A second example application: A could be a channelized chess game, so a plasma cash UTXO ends up being owned by whoever wins a certain chess game.

Third example: @karl’s “trading with high throughput”, i.e. instant-finality atomic swaps. A simple way to do this might be to have separate plasma chains for each token; to trade with someone, create a payment channel (maybe at a counterfactual address) with atomic swap functionality on ethereum, then fund it from both chains. A tricky question is how you close the state channel once you’re done trading. Assuming you own, say, 5 MKR in a state channel, funded by a 4.5 MKR UTXO and a 0.5 MKR UTXO, you could borrow a 5 MKR UTXO from a change provider, fund your channel with it (assigning ownership of it to you), and then give the 4.5 MKR UTXO to the change provider on plasma (atomically removing it from the state channel).

Notice that you still inherit the “defined participant set” requirement of state channels, and you need to wait out the plasma confirmation time (~300s) to fund your state channels (and then in a dispute you need to wait out the plasma dispute time, 14 days, to “actually fund” your state channel).

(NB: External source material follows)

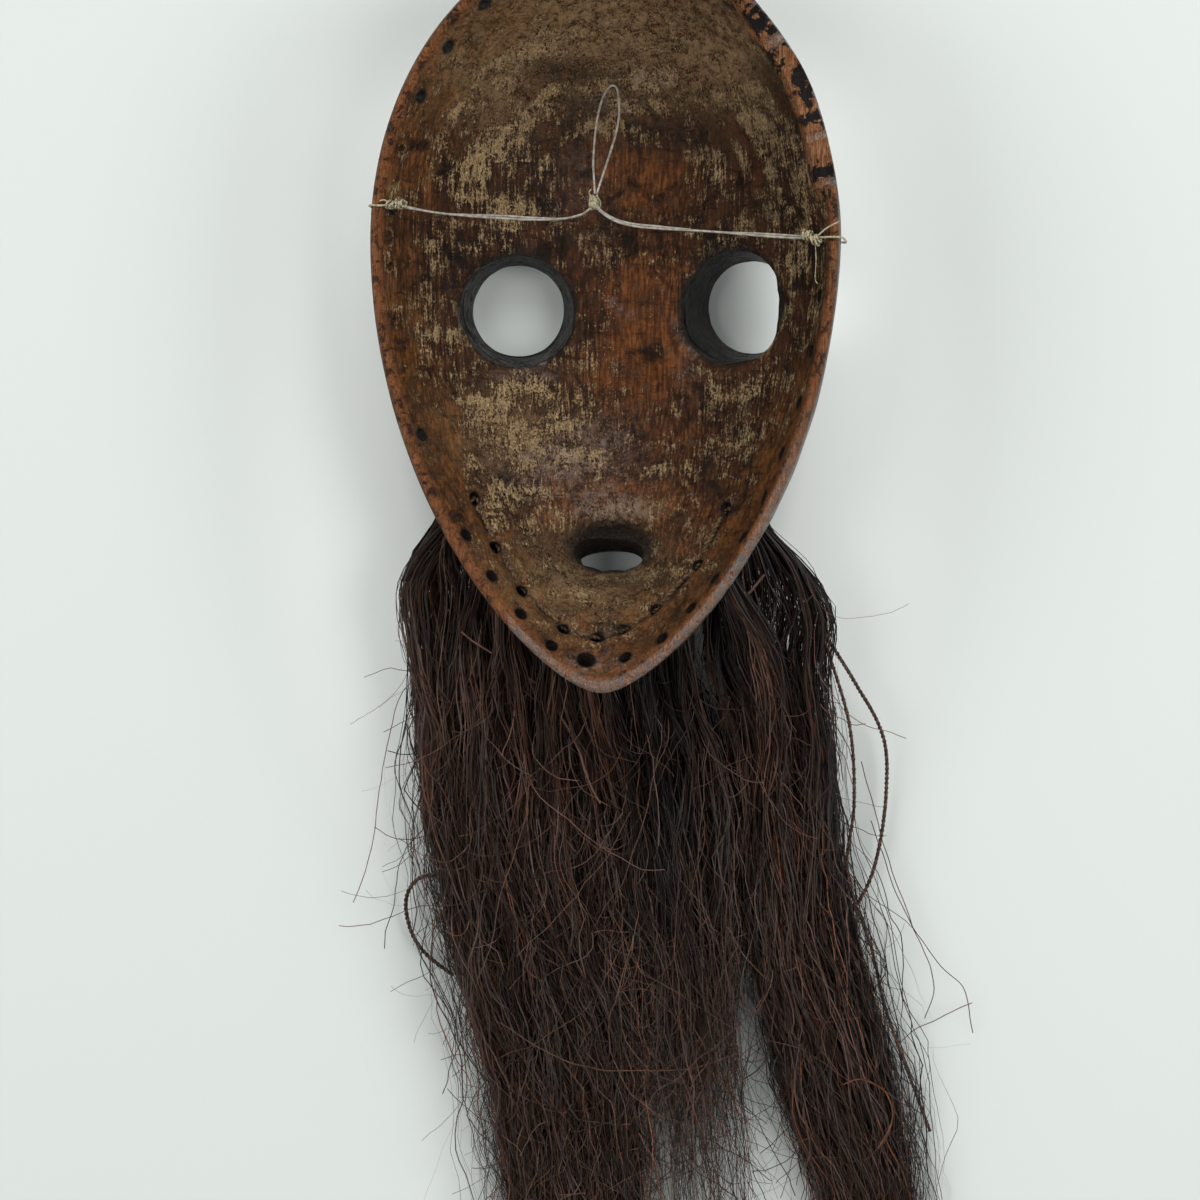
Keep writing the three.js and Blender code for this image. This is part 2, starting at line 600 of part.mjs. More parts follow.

Hence, a more useful way to think of these setups is as “state channels on ethereum, but using high-throughput plasma for rebalancing”, and for high-speed trading, it might be necessary to use a hub to route your trades through (this hub being someone with lots of plasma tokens locked up in long-lived state channels with different people).

A few things I skipped over: I described the “end-state” in which T funds a state channel, but to arrive at that state safely we need to sign the withdrawal transaction and the appropriate ethereum transactions to create A before creating T. Also, with this scheme @MaxC’s “transactions commit to a block number” modification to plasma cash cannot be used. Furthermore, you now have more griefing vectors: at the very least, the plasma operator can grief everyone, and in addition to that, random people who are your counterparty in a channel (eg they split ownership of a coin with you) can grief you by forcing you to go through the 14-day exit process, which is pretty painful. Lastly, I wish I could post this to both the “plasma” and “state channel” topics, but this forum software seems to insist that topics partition posts.

Why Smart Contracts are NOT feasible on Plasma
Plasma Debit: Arbitrary-denomination payments in Plasma Cash
Plasma Debit: Arbitrary-denomination payments in Plasma Cash
Chronos: A Quirky Application Proposal for Plasma

Very interesting idea. So only uncooperative state channels would ever need to be brought on chain.

Can you clarify how the plasma operator can grief everyone?


The same way as in pure plasma cash (without multisig UTXOs) - for e.g., if the operator just goes offline and stops responding to messages and committing headers, all users have to withdraw all UTXOs


Another possible way to perform atomic swaps would be to use a Micropayment Model whereby both parties agree to a sharded amount and also a time increment. Let’s say an amount of 0.01 and a time increment of 100 minutes. The overall exchange would equal to 1 (0.01 * 100).

The Plasma chain would exchange 0.01 tokens per minute for 100 minutes. If at any point either participant was not satisfied they could just stop the flow. The most any one participant would loose is the value allocated to one time increment i.e. 0.01. Given that this could be a fee-less exchange with fast finality, loosing that amount would be acceptable risk. The system works on continuity and flow.



Are you talking about how to do atomic swaps on plasma without state channels?


Hi @ldct
In short, yes. Preferably in an application specific account based Plasma sidechain.

I see this as a way to do any two-way mutual exchange (as apposed to one way transaction). That being the case, we should refer to this as a cryptoeconomic incentivized atomic “exchange”. Here’s why.

Each of the two participants have a vested interest in the overall exchange completing absolutely.

The idea of incremental flow prevents having a Mexican Stand-off, with all of the money on the table at a single point in time (these situations require mopping up after the fact, via expensive interactive games).

Instead, the idea is that both parties declare a time-interval and a value-per-time-interval, upfront.

Each participant signs to start the flow. Once each participant has signed, the flow starts.

If the incremental value is flowing both ways we are heading towards a successful completion.

A participant has to sign a second time if they want to stop their outgoing flow.

If the transfer of value ceases to flow in either direction (against what was declared upfront) at any stage, then the flow stops. If and when this happens, both parties loose (to burning) the value of one single increment.

The Plasma rootchain contract can onboard participants and store their upfront parameters. The Plasma side chain could facilitate the incremental exchange (asserting success and incrementing a counter). When the flow stops, the counter can be passed back to the rootchain; the funds will be distributed through simple math.

I am hoping for no challenge period.

If you have time I would love some feedback.